There are several brands of sneakers that Iserlohn wants to collect, such as Air Jordan and Nike Pro. And each brand has released various products. For the reason that Iserlohn is definitely a sneaker-mania, he desires to buy at least one product for each brand.
Although the fixed price of each product has been labeled, Iserlohn sets values for each of them based on his own tendency. With handsome but limited money, he wants to maximize the total value of the shoes he is going to buy. Obviously, as a collector, he won’t buy the same product twice.
Now, Iserlohn needs you to help him find the best solution of his problem, which means to maximize the total value of the products he can buy.
 
Input
Input contains multiple test cases. Each test case begins with three integers 1<=N<=100 representing the total number of products, 1 <= M<= 10000 the money Iserlohn gets, and 1<=K<=10 representing the sneaker brands. The following N lines each represents a product with three positive integers 1<=a<=k, b and c, 0<=b,c<100000, meaning the brand’s number it belongs, the labeled price, and the value of this product. Process to End Of File.
 
Output
For each test case, print an integer which is the maximum total value of the sneakers that Iserlohn purchases.

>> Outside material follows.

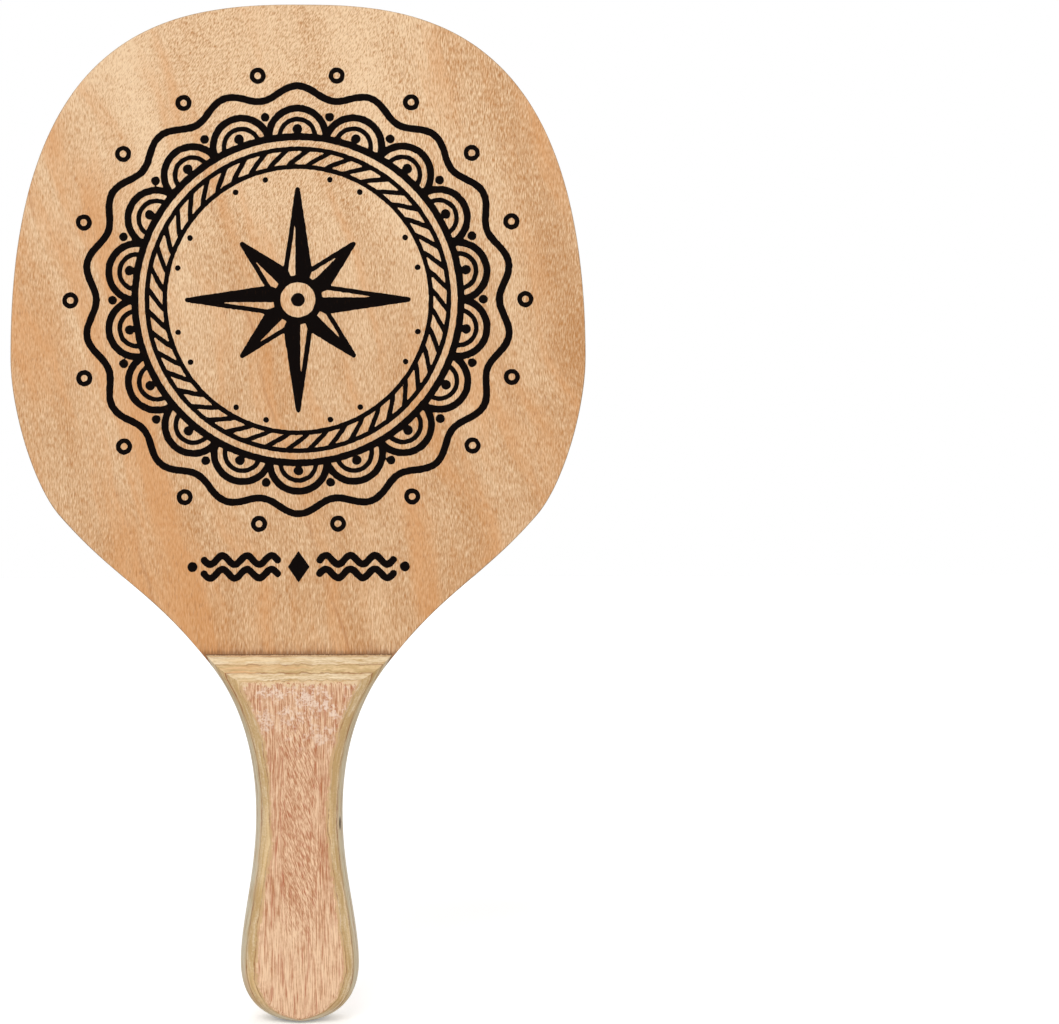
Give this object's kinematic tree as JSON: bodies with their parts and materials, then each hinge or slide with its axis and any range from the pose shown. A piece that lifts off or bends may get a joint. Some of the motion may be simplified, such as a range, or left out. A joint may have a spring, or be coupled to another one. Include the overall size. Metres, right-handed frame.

Print "Impossible" if Iserlohn's demands can’t be satisfied.
 
Sample Input
 
 
5 10000 3 1 4 6 2 5 7 3 4 99 1 55 77 2 44 66
 
Sample Output
 
 
255


题意:

一个人去买鞋,有k种牌子,每种牌子至少买一双鞋子。每双鞋子有标价跟实际价值。求用m多的钱买最多价值的鞋。

n: 物品总数 ,MM: 钱数, KK: 牌子数  ,描述 k:牌号 , mm:标价, vv:价值


代码如下:

#include <cstdio>
#include <cstring>
int max(int A,int B,int C)
{
    return A>B?(A>C?A:C):(B>C?B:C);
}
struct M
{
    int m,v;
} m[17][147];
int main()
{
    int i,j,k,KK,N,MM;
    int num[147],dp[11][10047];
    int vv,mm;
    while(~scanf("%d%d%d",&N,&MM,&KK))
    {
        memset(num,0,sizeof(num));
        memset(dp,-1,sizeof(dp));
        for(i = 0 ; i < N ; i++)
        {
            scanf("%d%d%d",&k,&mm,&vv);
            m[k][num[k]].m = mm;
            m[k][num[k]].v = vv;
            num[k]++;
        }
        for( i = 0 ; i <= MM ; i++)
        {
            dp[0][i] = 0;
        }
        for(k = 1 ; k <= KK ; k++)
        {
            for( i = 0 ; i < num[k] ; i++)
            {
                for(j  = MM ; j >= m[k][i].m ; j--)
                {
                    dp[k][j] = max(dp[k][j],dp[k][j-m[k][i].m]+m[k][i].v,dp[k-1][j-m[k][i].m]+m[k][i].v);
                }
            }
        }
        if(dp[KK][MM] == -1)
            printf("Impossible\n");
        else
            printf("%d\n",dp[KK][MM]);
    }
    return 0;
}